Total gallons of motor fuel sold to affiliates during the full third quarter increased 8.2% versus the prior-year period to 247.6 million gallons. Pro forma gross profit on motor fuel sold to affiliates totaled $7.4 million versus $6.9 million in the comparable three-month period last year. Both periods’ pro forma gross profit reflects the contracted margin of three cents per gallon (CPG) for fuel sold to Stripes stores and consignment locations.
Third-party customers of SUSP include 484 independent dealers under long-term fuel supply agreements and approximately 1,300 commercial customers. Total gallons of motor fuel sold to third parties increased year-over-year by 17.4% to 119.8 million gallons for the quarter. Pro forma gross profit on motor fuel sold to these third-party customers was $5.6 million, or 4.7 CPG, compared to $4.5 million, or 4.4 CPG, in the prior-year period.
Pro forma total gross profit increased by 14.8% to $14.6 million for the third quarter of 2012 compared to the prior-year period. On a weighted average basis, pro forma fuel margin for all gallons sold increased from 3.4 CPG in the third quarter of 2011 to 3.6 CPG in the most recent quarter.
Reported Financial Results
Net income for the full quarter was $3.6 million, which includes the results of Susser Petroleum Company LLC, the accounting predecessor, from July 1, 2012 through Sept. 24, 2012 and the Partnership for the six-day period from Sept. 25, 2012 to Sept. 30, 2012.
Limited partners’ interest in net income subsequent to the closing of the initial public offering on Sept. 25, representing a six-day period, was $574,000, or $0.03 per common unit.
Adjusted EBITDA totaled $7.7 million for the full quarter. For the six-day period of SUSP operations, Adjusted EBITDA was $666,000 and distributable cash flow was $644,000. Adjusted EBITDA and distributable cash flow are non-GAAP financial measures.
Concurrent with the IPO, SUSP entered into a $250 million revolving credit facility agreement with a syndicate of banks and a $180.7 million term loan and security agreement. A portion of the $206 million IPO proceeds were invested in short-term marketable securities, which will be used to pre-fund capital expenditures. At Sept. 30, unused availability on the SUSP revolver was $237.2 million. At the end of September, SUSP reported $195.5 million of cash and marketable securities on the balance sheet, and its total debt outstanding was $181.8 million, for net debt less cash and marketable securities of ($13.7) million.

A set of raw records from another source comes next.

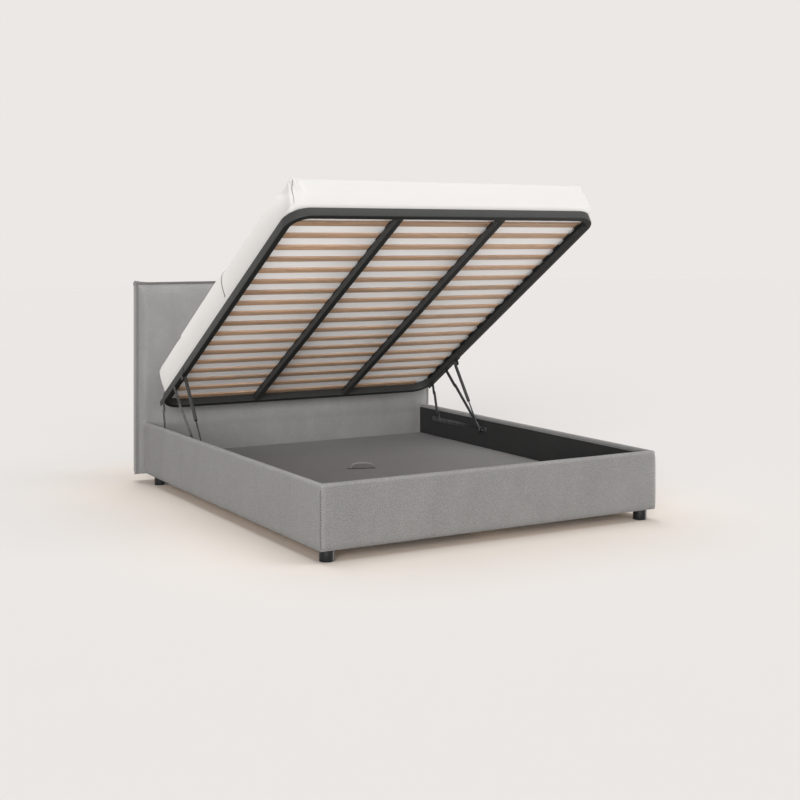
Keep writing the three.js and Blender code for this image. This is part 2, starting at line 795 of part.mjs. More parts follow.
// Plate on the frame's side tube, with the lugs that the arms and the gas spring meet
function frameBracket(side) {
  const front = onFrame(frontFramePivot);
  const rear = onFrame(rearFramePivot);
  const gas = onFrame(gasFramePivot);
  const strip = new THREE.Shape();
  const corners = [
    [-framePlateStart, 0],
    [-framePlateStart, framePlateHeight],
    [gas[0] - framePlateTail, framePlateHeight],
    [gas[0] - framePlateTail, 0],
  ];
  strip.setFromPoints(corners.map((corner) => new THREE.Vector2(...corner)));
  const start = layerStart(side, framePlateInner, framePlateOuter);
  const toStrip = (pivot, base, reach) => {
    const [y, z] = frameDirection(onBase(base), lifted(pivot));
    const climb = (reach - pivot[1]) / z;
    return [pivot[0] + y * climb, pivot[1] + z * climb];
  };
  const reach = framePlateHeight / 2;
  const frontLug = linkShape(front, toStrip(front, frontBasePivot, reach), lugWidth);
  const rearLug = linkShape(rear, toStrip(rear, rearBasePivot, reach), lugWidth);
  const gasLug = linkShape(gas, [gas[0], reach], lugWidth + bite);
  const inPlate = framePlateInner + bite;
  const shapes = [
    sidePlate(strip, framePlateThickness).translate(start, 0, 0),
    sidePlate(frontLug, framePlateThickness).translate(start, 0, 0),
    sidePlate(rearLug, framePlateThickness).translate(start, 0, 0),
    sidePlate(gasLug, framePlateThickness).translate(start, 0, 0),
    pinAcross(side, front, pinDiameter, inPlate, armOuter + gap + pinHeadThickness),
    pinAcross(side, front, pinHeadDiameter, armOuter + gap, armOuter + gap + pinHeadThickness),
  ];
  return joined(shapes);
}

// An arm in its own axes: its base pivot at the origin and its other end along Y
function arm(side, length, width, ends) {
  const shape = linkShape([0, 0], [length, 0], width);
  const holeDiameter = pinDiameter + 2 * pinClearance;
  drill(shape, [0, 0], holeDiameter);
  if (ends === 'both') drill(shape, [length, 0], holeDiameter);
  const bar = sidePlate(shape, armThickness).translate(layerStart(side, armInner, armOuter), 0, 0);
  if (ends === 'both') return bar;
  const rivet = pinAcross(side, [length, 0], bossDiameter, armOuter - bite, armOuter + pinHeadThickness);
  return joined([bar, rivet]);
}

// Gas spring in its own axes: its base pin at the origin and its length along Y
function gasSpring(side, length) {
  const bodyFrom = length - gasBodyLength;
  const rodRadius = gasRodDiameter / 2;
  const boreRadius = rodRadius + gasBoreClearance;
  const bodyRadius = gasBodyDiameter / 2;
  const eyeRadius = gasEyeDiameter / 2;
  const boreEnd = length - eyeRadius - gasEndWall;
  const bodyEnd = length - eyeRadius / 2;
  const lathe = (outline) => {
    const points = outline.map((corner) => new THREE.Vector2(...corner));
    return new THREE.LatheGeometry(points, circleSteps);
  };
  const eyeInner = gasMiddle - gasEyeThickness / 2;
  const eyeOuter = gasMiddle + gasEyeThickness / 2;
  const rod = lathe([
    [0, eyeRadius / 2],
    [rodRadius, eyeRadius / 2],
    [rodRadius, bodyFrom + gasRodEngaged],
    [0, bodyFrom + gasRodEngaged],
  ]).translate(side * gasMiddle, 0, 0);
  const rodEye = pinAcross(side, [0, 0], gasEyeDiameter, eyeInner, eyeOuter);
  const holeDiameter = pinDiameter + 2 * pinClearance;
  const hole = pinAcross(side, [0, 0], holeDiameter, eyeInner - bite, eyeOuter + bite);
  const body = lathe([
    [boreRadius, bodyFrom],
    [bodyRadius, bodyFrom],
    [bodyRadius, bodyEnd - eyeRadius],
    [rodRadius, bodyEnd],
    [0, bodyEnd],
    [0, boreEnd],
    [boreRadius, boreEnd],
    [boreRadius, bodyFrom],
  ]).translate(side * gasMiddle, 0, 0);
  const bodyEye = pinAcross(side, [length, 0], gasEyeDiameter, eyeInner, eyeOuter);
  const bodyPin = pinAcross(side, [length, 0], pinDiameter, eyeInner, framePlateInner - armClearance);
  const rodSolid = solidOf(rod).add(solidOf(rodEye)).subtract(solidOf(hole));
  return [geometryOf(rodSolid), joined([body, bodyEye, bodyPin])];
}

function placed(mesh, at, angle) {
  mesh.position.set(0, at[0], at[1]);
  mesh.rotation.x = angle;
  return mesh;
}

function mechanism() {
  const onBed = [];
  const onPlatform = [];
  const front = onBase(frontBasePivot);
  const rear = onBase(rearBasePivot);
  const gas = onBase(gasBasePivot);
  const frontEnd = lifted(onFrame(frontFramePivot));
  const rearEnd = lifted(onFrame(rearFramePivot));
  const gasEnd = lifted(onFrame(gasFramePivot));
  for (const [sideName, side] of [['left', -1], ['right', 1]]) {
    const frontBar = arm(side, distance(front, frontEnd), armWidth, 'both');
    const rearBar = arm(side, distance(rear, rearEnd), rearArmWidth, 'base');
    const [rod, body] = gasSpring(side, distance(gas, gasEnd));
    const gasAngle = angleOf(gas, gasEnd);
    onBed.push(piece(`base_bracket_${sideName}`, baseBracket(side), 'paint'));
    onBed.push(placed(piece(`front_arm_${sideName}`, frontBar, 'steel'), front, angleOf(front, frontEnd)));
    onBed.push(placed(piece(`rear_arm_${sideName}`, rearBar, 'steel'), rear, angleOf(rear, rearEnd)));
    onBed.push(placed(piece(`gas_spring_rod_${sideName}`, rod, 'chrome'), gas, gasAngle));
    onBed.push(placed(piece(`gas_spring_body_${sideName}`, body, 'paint'), gas, gasAngle));
    onPlatform.push(piece(`frame_bracket_${sideName}`, frameBracket(side), 'paint'));
  }
  return [onBed, onPlatform];
}

// The whole bed

const [mechanismOnBed, mechanismOnPlatform] = mechanism();

const platform = new THREE.Group();
platform.add(...frameTubes(), ...slats(), ...barPads(), ...slatHolders(), ...mattress());
platform.add(...mechanismOnPlatform);
platform.position.set(0, headEdge[0], headEdge[1]);
platform.rotation.x = -liftTilt;

const bed = new THREE.Group();
bed.add(headboardPad(), ...headboardBack(), ...rails(), ...feet(), ...bearers(), ...storageFloor());
bed.add(...mechanismOnBed, platform);
bed.position.y = -(baseLength + headboardThickness) / 2;

const group = new THREE.Group();
group.add(bed);

export default group;
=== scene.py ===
import json
import math

import bpy
from bpy.props import FloatProperty, FloatVectorProperty, IntProperty, PointerProperty
from mathutils import Matrix, Vector, noise

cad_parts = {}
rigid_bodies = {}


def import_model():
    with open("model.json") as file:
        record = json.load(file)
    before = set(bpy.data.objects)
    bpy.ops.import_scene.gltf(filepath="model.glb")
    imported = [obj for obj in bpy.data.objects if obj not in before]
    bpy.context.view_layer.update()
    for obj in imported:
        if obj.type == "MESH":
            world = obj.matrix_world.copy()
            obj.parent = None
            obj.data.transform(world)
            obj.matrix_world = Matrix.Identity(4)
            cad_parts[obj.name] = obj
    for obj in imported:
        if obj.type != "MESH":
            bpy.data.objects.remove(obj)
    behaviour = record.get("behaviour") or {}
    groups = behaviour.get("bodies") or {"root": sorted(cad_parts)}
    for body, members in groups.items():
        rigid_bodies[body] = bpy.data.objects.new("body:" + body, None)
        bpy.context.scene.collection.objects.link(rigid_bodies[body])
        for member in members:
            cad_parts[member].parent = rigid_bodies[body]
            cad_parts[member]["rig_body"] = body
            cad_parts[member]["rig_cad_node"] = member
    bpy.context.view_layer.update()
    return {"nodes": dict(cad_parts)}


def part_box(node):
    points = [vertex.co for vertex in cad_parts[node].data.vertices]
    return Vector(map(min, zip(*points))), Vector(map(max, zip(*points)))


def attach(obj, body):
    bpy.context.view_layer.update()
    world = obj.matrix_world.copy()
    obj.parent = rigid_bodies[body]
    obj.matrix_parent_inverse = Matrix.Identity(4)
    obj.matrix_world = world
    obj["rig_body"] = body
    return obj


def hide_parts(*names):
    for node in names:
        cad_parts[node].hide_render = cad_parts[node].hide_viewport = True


bl_info = {
    "name": "Ottoman Storage Bed",
    "version": (1, 0, 0),
    "blender": (4, 5, 0),
    "location": "3D View > Sidebar > Bed",
    "description": "Dresses the packed frame of an upholstered storage bed with a lifting slatted platform",
    "category": "Object",
}

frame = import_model()

# Places read from the frame
COVER_LOW, COVER_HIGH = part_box("foot_rail_cover")
SIDE_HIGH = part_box("side_rail_right_cover")[1]
PAD_LOW, PAD_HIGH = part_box("headboard_front_pad")
BACK_LOW, BACK_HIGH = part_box("headboard_back_cover")
FLOOR_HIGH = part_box("storage_floor_panel")[1]
FOOT_FACE = COVER_LOW.y
HALF_WIDTH = SIDE_HIGH.x
RAIL_TOP = COVER_HIGH.z
RAIL_LOW = COVER_LOW.z
SIDE_END = SIDE_HIGH.y

# Metres on the mattress's left side from its foot end: the folded hem, and the notch beyond it
HEM_AT, NOTCH_AT = 0.830, 1.475
# The knot of the sheet at the left foot corner: its place across, the lean of the seam below it, and the
# share of the mattress's height from which its fold starts
KNOT_ACROSS, SEAM_LEAN, FOLD_FROM = -0.783, 0.024, 0.42
# Levels of the mattress's side and of its rounded upper edge
SIDE_LEVELS = [("side", i / 26) for i in range(1, 26)]
OVER_LEVELS = [("over", i / 9) for i in range(10)]
# The photograph's direction of view, level, as its share across and along the bed
VIEW_ACROSS, VIEW_ALONG = 0.49917, 0.86651


# Sizes and colours that a user would change


def length_of(name, description, default):
    return FloatProperty(name=name, description=description, default=default, unit="LENGTH")


def colour_of(name, description, default):
    return FloatVectorProperty(name=name, description=description, default=default, subtype="COLOR")


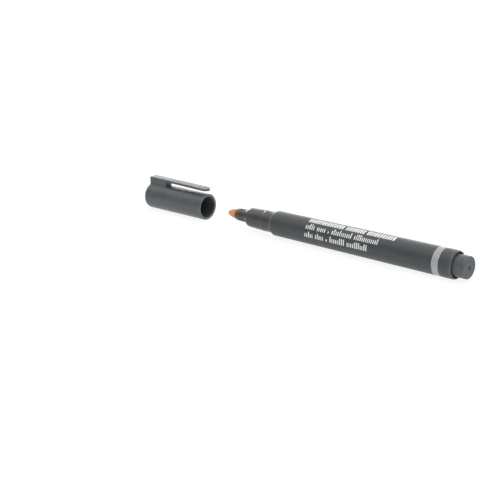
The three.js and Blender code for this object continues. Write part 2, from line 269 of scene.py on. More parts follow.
class Nodes:
    """Adds nodes to a material, new or given, and links them."""

    def __init__(self, name=None, material=None):
        self.material = material or bpy.data.materials.new(name)
        self.material.use_nodes = True
        self.tree = self.material.node_tree
        self.shader = self.tree.nodes["Principled BSDF"]
        self.place = self.tree.nodes.new("ShaderNodeTexCoord").outputs["Object"]

    def put(self, socket, value):
        """Links an output into the socket, or sets the socket to a constant."""
        if isinstance(value, bpy.types.NodeSocket):
            self.tree.links.new(value, socket)
        else:
            socket.default_value = value

    def scaled(self, scale):
        """The place on the piece, in units of 1/scale metres along X, Y and Z."""
        node = self.tree.nodes.new("ShaderNodeMapping")
        self.put(node.inputs["Vector"], self.place)
        node.inputs["Scale"].default_value = scale
        return node.outputs["Vector"]

    def noise(self, scale, detail, roughness=0.5):
        """A noise whose lumps are about 1/scale metres in size along X, Y and Z."""
        node = self.tree.nodes.new("ShaderNodeTexNoise")
        self.put(node.inputs["Vector"], self.scaled(scale))
        node.inputs["Scale"].default_value = 1.0
        node.inputs["Detail"].default_value = detail
        node.inputs["Roughness"].default_value = roughness
        return node.outputs["Fac"]

    def remap(self, value, low_in, high_in, low_out, high_out):
        """Stretches low_in to high_in over low_out to high_out, and stops at both ends."""
        node = self.tree.nodes.new("ShaderNodeMapRange")
        self.put(node.inputs["Value"], value)
        node.inputs["From Min"].default_value = low_in
        node.inputs["From Max"].default_value = high_in
        node.inputs["To Min"].default_value = low_out
        node.inputs["To Max"].default_value = high_out
        return node.outputs["Result"]

    def maths(self, operation, a, b):
        node = self.tree.nodes.new("ShaderNodeMath")
        node.operation = operation
        self.put(node.inputs[0], a)
        self.put(node.inputs[1], b)
        return node.outputs[0]

    def blend(self, factor, a, b):
        """Colour a where factor is 0 and colour b where it is 1."""
        node = self.tree.nodes.new("ShaderNodeMix")
        node.data_type = "RGBA"
        self.put(node.inputs[0], factor)
        self.put(node.inputs[6], a)
        self.put(node.inputs[7], b)
        return node.outputs[2]

    def wear(self):
        """How rubbed the corner is here, as corner_wear gives it."""
        node = self.tree.nodes.new("ShaderNodeAttribute")
        node.attribute_name = "wear"
        return node.outputs["Fac"]

    def station(self):
        """The station on the piece, in millimetres."""
        node = self.tree.nodes.new("ShaderNodeSeparateXYZ")
        self.put(node.inputs["Vector"], self.place)
        from_tip = self.maths("SUBTRACT", node.outputs["X"], TIP_X)
        return self.maths("DIVIDE", from_tip, MM)

    def base_colour(self):
        """The output that colours the material so far."""
        return self.shader.inputs["Base Color"].links[0].from_socket

    def bump(self, height, depth, strength, under=None):
        """Fine relief of a depth in millimetres, on top of another bump if one is given as under."""
        node = self.tree.nodes.new("ShaderNodeBump")
        node.inputs["Strength"].default_value = strength
        node.inputs["Distance"].default_value = depth * MM
        self.put(node.inputs["Height"], height)
        if under is not None:
            self.put(node.inputs["Normal"], under)
        return node.outputs["Normal"]


def rgb(r, g, b):
    return (r, g, b, 1.0)


def scaled_rgb(colour, factor):
    """The same colour, darker or lighter."""
    return rgb(*(channel * factor for channel in colour[:3]))


def moulded_plastic(name, colour, roughness, marks=1.0):
    """Satin moulded plastic: cloudy tone, mottle, fine grain, handling scratches and rubbed corners.
    marks is how strongly it is scratched and mottled."""
    n = Nodes(name)
    cloud = n.noise((120, 220, 220), detail=3)
    mottle = n.noise((520, 700, 700), detail=3, roughness=0.6)
    speck = n.noise((5200, 5200, 5200), detail=2, roughness=0.6)
    scuff = n.noise((260, 2600, 2600), detail=4, roughness=0.7)
    scratch = n.remap(scuff, 0.58, 0.70, 0, 1)
    rub = n.remap(n.noise((700, 700, 700), detail=4), 0.30, 0.60, 0, 1)
    worn = n.maths("MULTIPLY", n.wear(), rub)

    mottled = n.remap(mottle, 0.45, 0.75, 0, 0.30 * marks)
    speckled = n.remap(speck, 0.35, 0.75, 0, 0.40)
    scratched = n.maths("MULTIPLY", scratch, 0.15 * marks)
    rub_and_highlight = n.maths("MULTIPLY", worn, 0.45)
    tone = n.blend(n.remap(cloud, 0.3, 0.7, 0, 1), scaled_rgb(colour, 0.86), scaled_rgb(colour, 1.14))
    tone = n.blend(mottled, tone, scaled_rgb(colour, 1.5))
    tone = n.blend(speckled, tone, scaled_rgb(colour, 1.35))
    tone = n.blend(scratched, tone, scaled_rgb(colour, 2.2))
    tone = n.blend(rub_and_highlight, tone, scaled_rgb(colour, 2.4))
    n.put(n.shader.inputs["Base Color"], tone)

    dull = n.remap(cloud, 0.3, 0.7, roughness - 0.05, roughness + 0.05)
    dull = n.maths("ADD", dull, n.remap(mottle, 0.3, 0.7, -0.04 * marks, 0.04 * marks))
    dull = n.maths("ADD", dull, n.remap(speck, 0.3, 0.7, -0.03, 0.03))
    dull = n.maths("ADD", dull, n.maths("MULTIPLY", scratch, 0.08))
    n.put(n.shader.inputs["Roughness"], n.maths("SUBTRACT", dull, n.maths("MULTIPLY", worn, 0.08)))
    n.shader.inputs["IOR"].default_value = PLASTIC_IOR

    grain = n.bump(speck, depth=0.016, strength=0.7)
    lines = n.bump(n.maths("MULTIPLY", scratch, -1.0), depth=0.005, strength=0.7, under=grain)
    n.put(n.shader.inputs["Normal"], lines)
    return n.material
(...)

“We are pleased to be reporting such favorable results of Susser Petroleum Partners for the first time as a publicly traded partnership and to be announcing our first quarterly distribution,” said Sam Susser, chairman and CEO. “The Partnership is off to a strong start, with robust year-over-year growth in fuel volumes and revenues, reflecting the strength of the Texas economy. We anticipate further opportunities for substantial growth, both through new stores at the Stripes chain and through new relationships with independent dealers and commercial customers, as well as through growing rental income from the purchase and lease-back of newly constructed Stripes stores.”
SUSP also announced that the board of directors of its general partner has approved its first quarterly distribution for the third quarter of 2012 of $0.0285 per unit. This prorated amount corresponds to six days of its minimum quarterly cash distribution of $0.4375 per unit, or $1.75 on an annualized basis. The total distribution amount of approximately $624,000 is being paid from distributable cash flow of $644,000 for the six-day period.
The proration period is from the closing date of SUSP’s initial public offering on Sept. 25 through the end of the quarter on Sept. 30. The distribution will be paid Nov. 29 to unit-holders of record on Nov. 19. Immediately prior to the distribution there will be 21,878,872 units outstanding, including all of the Partnership’s common and subordinated units.